Cartas a uma Jovem Bicha - (Sem assunto)

Passei o dia pensando se deveria te responder o recado que me deixaste. Depois decidi que iria responder, e em seguida me perguntei sobre o que eu te diria e sobre como eu te diria. Ainda não tenho certeza disso que estou fazendo, mas se já estou fazendo é porque preciso fazer (estando isso certo, errado ou nenhuma das alternativas anteriores).

Acho que tu não deves te sentir culpado pelo que aconteceu. Por não ter me dado atenção, por não ter me ajudado quando te chamei. Acho que a responsabilidade de haver essa, digamos, "falha de comunicação" é de nós dois, ela é nossa, tanto minha quanta tua. Assumo minha parte nesse mal entendido.
Tem uma frase de uma música do Caetano, "Americanos", que diz "... algo se perdeu, algo se quebrou, está se quebrando". É mais ou menos como eu venho me sentindo em relação a ti nos últimos meses. Não te culpo, apesar de ter ficado profundamente magoado, por não teres ido ao hospital, por não teres me atendido ao telefone, por não teres dado atenção ao fato de eu ter tido um acidente. Fiquei magoado, sim, mas não te culpo.

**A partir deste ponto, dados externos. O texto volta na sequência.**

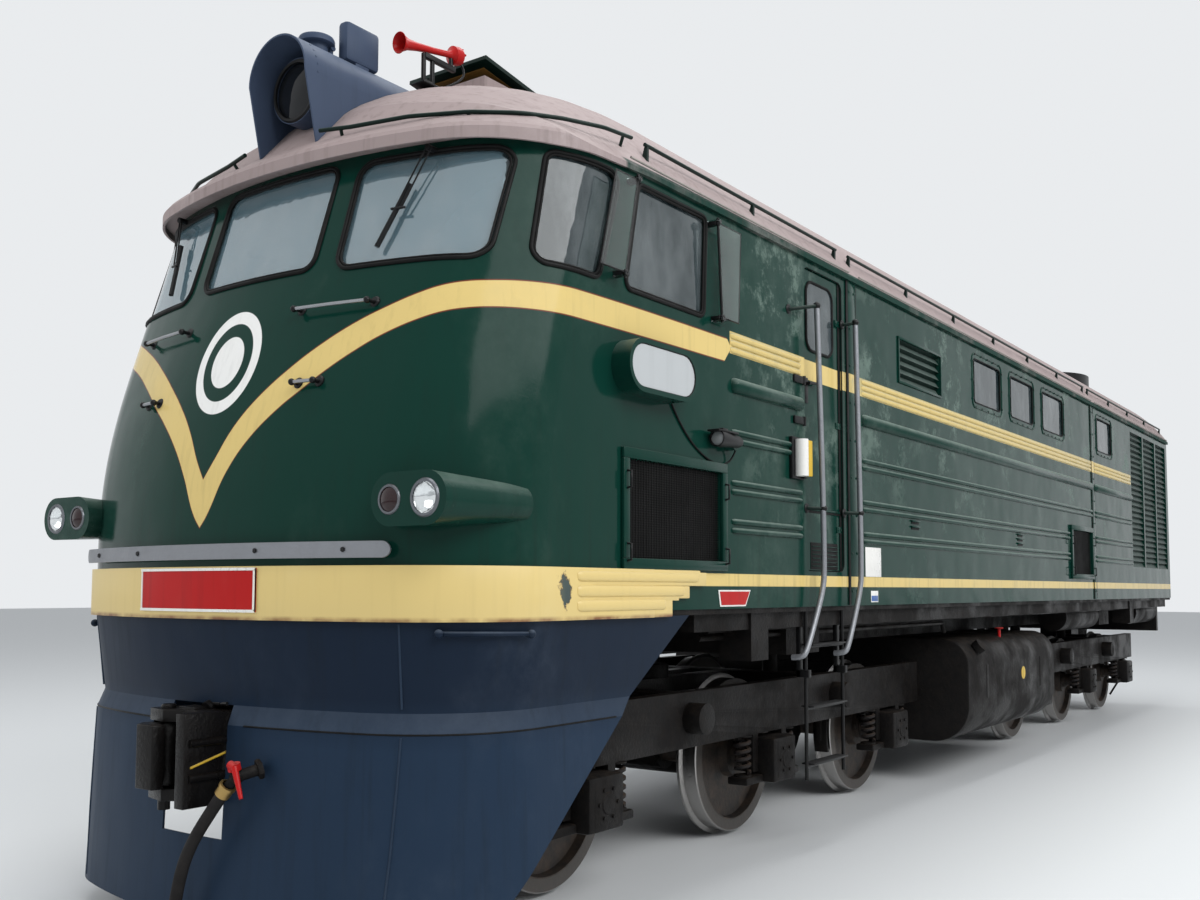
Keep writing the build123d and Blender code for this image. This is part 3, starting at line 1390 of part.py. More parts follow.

Eu te entendo e acho que tu agiste da forma com que tu pôdes agir naquele momento. Eu acho que o nosso "problema" (várias aspas entre essa palavra), eu acho que o nosso descompasso, eu acho que o nosso vazio vem de muito antes. Depois pensando no que eu tinha feito, quero dizer, ter te ligado pra pedir ajuda quando eu estava no hospital, eu me senti ridículo. Porque era óbvio que tu não irias, óbvio. Era óbvio que tu não irias ao hospital me ajudar porque há meses eu e tu não nos falamos a sós – tem sempre alguém entre nós, tem sempre alguém conosco -, porque há meses eu não sei se tu estás bem, ou estás mal, ou estás indiferente, e tu também não sabe como eu tenho estado nos últimos tempos. Porque a gente não se fala mais, a gente não se liga, a gente não se importa mais um com o outro.

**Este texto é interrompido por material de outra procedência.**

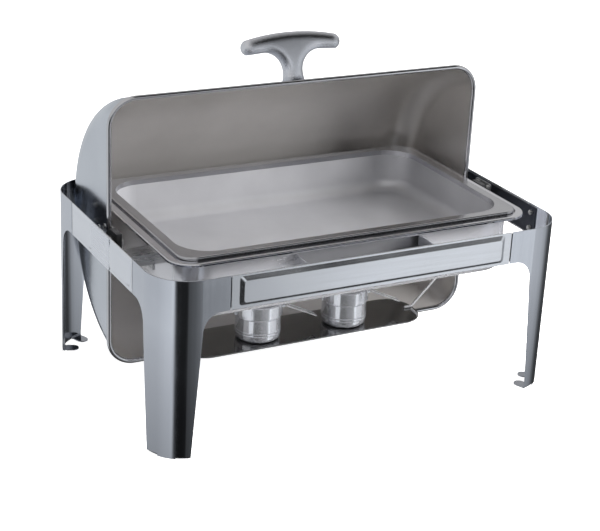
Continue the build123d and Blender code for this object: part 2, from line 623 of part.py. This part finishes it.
# Arms bolted between the end rails and the water pan, ahead of the pivots, clear of the lid's path.
for end, side in SIDES.items():
    with BuildPart() as arm:
        with BuildSketch(Plane.XY.offset(ARM_TOP - ARM_SHEET)):
            with Locations((side * (WATER_BODY_X + BACK_X) / 2, (ARM_NEAR + ARM_FAR) / 2)):
                Rectangle(BACK_X - WATER_BODY_X, ARM_NEAR - ARM_FAR)
        extrude(amount=ARM_SHEET)
        for x in (WATER_BODY_X + ARM_SHEET / 2, BACK_X - ARM_SHEET / 2):
            with BuildSketch(Plane.XY.offset(ARM_LOW)):
                with Locations((side * x, (ARM_NEAR + ARM_FAR) / 2)):
                    Rectangle(ARM_SHEET, ARM_NEAR - ARM_FAR)
            extrude(amount=ARM_TOP - ARM_LOW)
        for y in (ARM_NEAR - ARM_SHEET / 2, ARM_FAR + ARM_SHEET / 2):
            with BuildSketch(Plane.XY.offset(ARM_SIDE_LOW)):
                with Locations((side * (WATER_BODY_X + BACK_X) / 2, y)):
                    Rectangle(BACK_X - WATER_BODY_X, ARM_SHEET)
            extrude(amount=ARM_TOP - ARM_SIDE_LOW)
    save(arm.part, f"pan_arm_{end}")

with BuildPart() as arm_bolts:
    for side in SIDES.values():
        for y in ARM_BOLT_Y:
            for x, way in ((WATER_BODY_X + ARM_SHEET, 1), (BACK_X - ARM_SHEET, -1)):
                with BuildSketch(Plane(origin=(side * x, y, ARM_BOLT_Z), z_dir=(side * way, 0, 0))):
                    Circle(NUT_R)
                extrude(amount=ARM_BOLT_HEAD)
save(arm_bolts.part, "arm_bolts")

# ---------------------------------------------------------------- fuel tray, its hangers and their eyes
with BuildPart() as tray:
    with BuildSketch(Plane.XY.offset(TRAY_TOP - TRAY_THICK)):
        RectangleRounded(2 * TRAY_X, 2 * TRAY_Y, TRAY_CORNER)
    extrude(amount=TRAY_THICK)
    fillet(tray.faces().sort_by(Axis.Z)[-1].edges(), TRAY_ROUND)
save(tray.part, "fuel_tray")

for end, side in SIDES.items():
    rise = WIRE_UP_X - WIRE_BEND_X
    foot_z = TRAY_TOP + WIRE_R
    with BuildPart() as hanger:
        with BuildLine() as wire:
            FilletPolyline(
                (side * WIRE_FOOT_X, 0, foot_z), (side * WIRE_BEND_X, 0, foot_z),
                (side * WIRE_UP_X, 0, foot_z + rise), (side * WIRE_UP_X, 0, WIRE_TOP_Z),
                (side * WIRE_END_X, 0, WIRE_TOP_Z), radius=WIRE_BEND_R,
            )
        with BuildSketch(Plane(origin=(side * WIRE_FOOT_X, 0, foot_z), z_dir=(side, 0, 0))):
            Circle(WIRE_R)
        sweep(path=wire.wire())
    save(hanger.part, f"tray_hanger_{end}")

    with BuildPart() as eye:
        with BuildSketch(end_plane(side, HOOK_IN)):
            with Locations((0, (HOOK_LOW + WATER_FLOOR) / 2)):
                Rectangle(2 * HOOK_HALF, WATER_FLOOR - HOOK_LOW)
            with Locations((0, WIRE_TOP_Z)):
                Circle(WIRE_R, mode=Mode.SUBTRACT)
        extrude(amount=HOOK_OUT - HOOK_IN)
    save(eye.part, f"tray_eye_{end}")

# ---------------------------------------------------------------- fuel holders
for end, side in SIDES.items():
    centre_x = side * FUEL_X
    base_z = TRAY_TOP + RUN_GAP
    with BuildPart() as cup:
        with BuildSketch(Plane.XZ.offset(-FUEL_Y)):
            with BuildLine():
                Polyline(
                    (centre_x, base_z), (centre_x + CUP_R - CUP_FOOT_IN, base_z),
                    (centre_x + CUP_R, base_z + CUP_FOOT_UP),
                    (centre_x + CUP_R, CUP_TOP), (centre_x + CUP_R - CUP_SHEET, CUP_TOP),
                    (centre_x + CUP_R - CUP_SHEET, base_z + CUP_FOOT_UP),
                    (centre_x + CUP_R - CUP_FOOT_IN - CUP_SHEET, base_z + CUP_SHEET),
                    (centre_x, base_z + CUP_SHEET), close=True,
                )
            make_face()
        revolve(axis=Axis((centre_x, FUEL_Y, 0), (0, 0, 1)))
    save(cup.part, f"fuel_cup_{end}")

    with BuildPart() as collar:
        with BuildSketch(Plane.XZ.offset(-FUEL_Y)):
            with BuildLine():
                Polyline(
                    (centre_x + CUP_R, COLLAR_LOW), (centre_x + COLLAR_R, COLLAR_LOW),
                    (centre_x + COLLAR_R, COLLAR_TOP - COLLAR_BEVEL),
                    (centre_x + COLLAR_R - COLLAR_BEVEL, COLLAR_TOP), (centre_x + COLLAR_MOUTH, COLLAR_TOP),
                    (centre_x + COLLAR_MOUTH, COLLAR_TOP - COLLAR_SHEET),
                    (centre_x + COLLAR_INNER, COLLAR_TOP - COLLAR_SHEET),
                    (centre_x + CUP_R, COLLAR_TOP - 2 * COLLAR_SHEET), close=True,
                )
            make_face()
        revolve(axis=Axis((centre_x, FUEL_Y, 0), (0, 0, 1)))
        for way, half_width, reach in LUGS:
            with BuildSketch(Plane.XY.offset(LUG_LOW)):
                with Locations((centre_x + way * (LUG_ROOT + reach) / 2, FUEL_Y)):
                    Rectangle(reach - LUG_ROOT, 2 * half_width)
            extrude(amount=LUG_HIGH - LUG_LOW)
        with BuildSketch(Plane.XZ.offset(-FUEL_Y)):
            with Locations((centre_x + LUG_X, LUG_Z)):
                Circle(LOOP_R + LOOP_FIT)
        extrude(amount=LUG_X, both=True, mode=Mode.SUBTRACT)
    save(collar.part, f"fuel_collar_{end}")

    slope = radians(LOOP_SLOPE)
    loop_plane = Plane(
        origin=(centre_x + LUG_X, FUEL_Y, LUG_Z),
        x_dir=(cos(slope), 0, -sin(slope)),
        z_dir=(sin(slope), 0, cos(slope)),
    )
    with BuildPart() as loop:
        with BuildLine(loop_plane) as loop_wire:
            FilletPolyline(
                (0, LOOP_SPLIT), (0, LOOP_HALF), (LOOP_LENGTH, LOOP_END_HALF),
                (LOOP_LENGTH, -LOOP_END_HALF), (0, -LOOP_HALF), (0, -LOOP_SPLIT), radius=LOOP_BEND_R,
            )
        with BuildSketch(Plane(origin=(centre_x + LUG_X, FUEL_Y + LOOP_SPLIT, LUG_Z), z_dir=(0, 1, 0))):
            Circle(LOOP_R)
        sweep(path=loop_wire.wire())
    save(loop.part, f"fuel_handle_{end}")
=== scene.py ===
import json
from math import acos, cos, pi, radians, sin

import bmesh
import bpy
from mathutils import Matrix, Vector


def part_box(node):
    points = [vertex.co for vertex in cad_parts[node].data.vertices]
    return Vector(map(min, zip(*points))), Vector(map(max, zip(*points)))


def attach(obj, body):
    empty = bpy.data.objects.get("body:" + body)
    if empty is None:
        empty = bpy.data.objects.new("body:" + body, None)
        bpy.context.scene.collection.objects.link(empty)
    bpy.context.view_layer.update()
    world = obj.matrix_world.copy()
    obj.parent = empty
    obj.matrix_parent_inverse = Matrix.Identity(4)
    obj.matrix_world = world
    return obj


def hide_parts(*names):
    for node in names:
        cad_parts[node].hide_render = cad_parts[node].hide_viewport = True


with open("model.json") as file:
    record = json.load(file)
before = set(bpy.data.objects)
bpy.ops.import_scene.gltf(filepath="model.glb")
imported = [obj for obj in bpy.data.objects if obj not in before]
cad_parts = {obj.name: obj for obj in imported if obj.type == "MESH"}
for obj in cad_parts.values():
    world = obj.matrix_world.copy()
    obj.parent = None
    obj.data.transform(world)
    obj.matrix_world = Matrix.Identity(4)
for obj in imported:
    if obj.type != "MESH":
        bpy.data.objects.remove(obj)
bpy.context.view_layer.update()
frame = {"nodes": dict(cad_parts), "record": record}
nodes = frame["nodes"]
ROUND_STEPS = 96                 # steps around a spun piece, the floor or the lid's arc

# ---------------------------------------------------------------- camera
CAMERA_PLACE = Vector((-1.02334, -1.87262, 1.02856))
CAMERA_TURN = radians(28.571)    # to the right of straight along +Y
CAMERA_DOWN = radians(22.21)
CAMERA_ROLL = radians(2.812)
CAMERA_LENS = 93.44              # mm, on a 36 mm wide sensor


def make_camera():
    """A long lens from the front left, a little above the lid."""
    right = Vector((cos(CAMERA_TURN), -sin(CAMERA_TURN), 0))
    level = Vector((sin(CAMERA_TURN), cos(CAMERA_TURN), 0))
    ahead = level * cos(CAMERA_DOWN) - Vector((0, 0, sin(CAMERA_DOWN)))
    up = right.cross(ahead)
    side = right * cos(CAMERA_ROLL) + up * sin(CAMERA_ROLL)
    top = up * cos(CAMERA_ROLL) - right * sin(CAMERA_ROLL)
    turn = Matrix((side, top, -ahead)).transposed()
    data = bpy.data.cameras.new("camera")
    data.lens = CAMERA_LENS
    data.sensor_width = 36.0
    data.clip_start = 0.05
    camera = bpy.data.objects.new("camera", data)
    camera.matrix_world = Matrix.Translation(CAMERA_PLACE) @ turn.to_4x4()
    bpy.context.scene.collection.objects.link(camera)
    bpy.context.scene.camera = camera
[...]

Eu não quero ter que te desculpar de uma situação constrangedora a cada vez que tu venhas pra cá. Até porque isso é muito arrogante, parece que eu sou perfeito e quem caga é sempre tu; isso é mentira, eu também faço minhas merdas. E justamente por isso, acho um saco que cada vez que a gente se encontre a gente tenha que se pedir desculpas pela forma com que a gente é, com que a gente existe, pela forma com que a gente age. Isso acontece porque estamos mudando, eu em relação a ti, tu em relação a mim, nós em relação aos outros. Não te acho, nunca, melhor ou pior que eu, e eu também não me acho melhor ou pior que tu. Sempre soubemos que éramos diferentes, desde o início, mas nos últimos meses as nossas diferenças têm me feito sofrer muito.
Não quero dar uma conclusão pra esse texto nem pra nossa amizade porque não acredito em conclusões. Mas quero deixar marcadas nossas diferenças.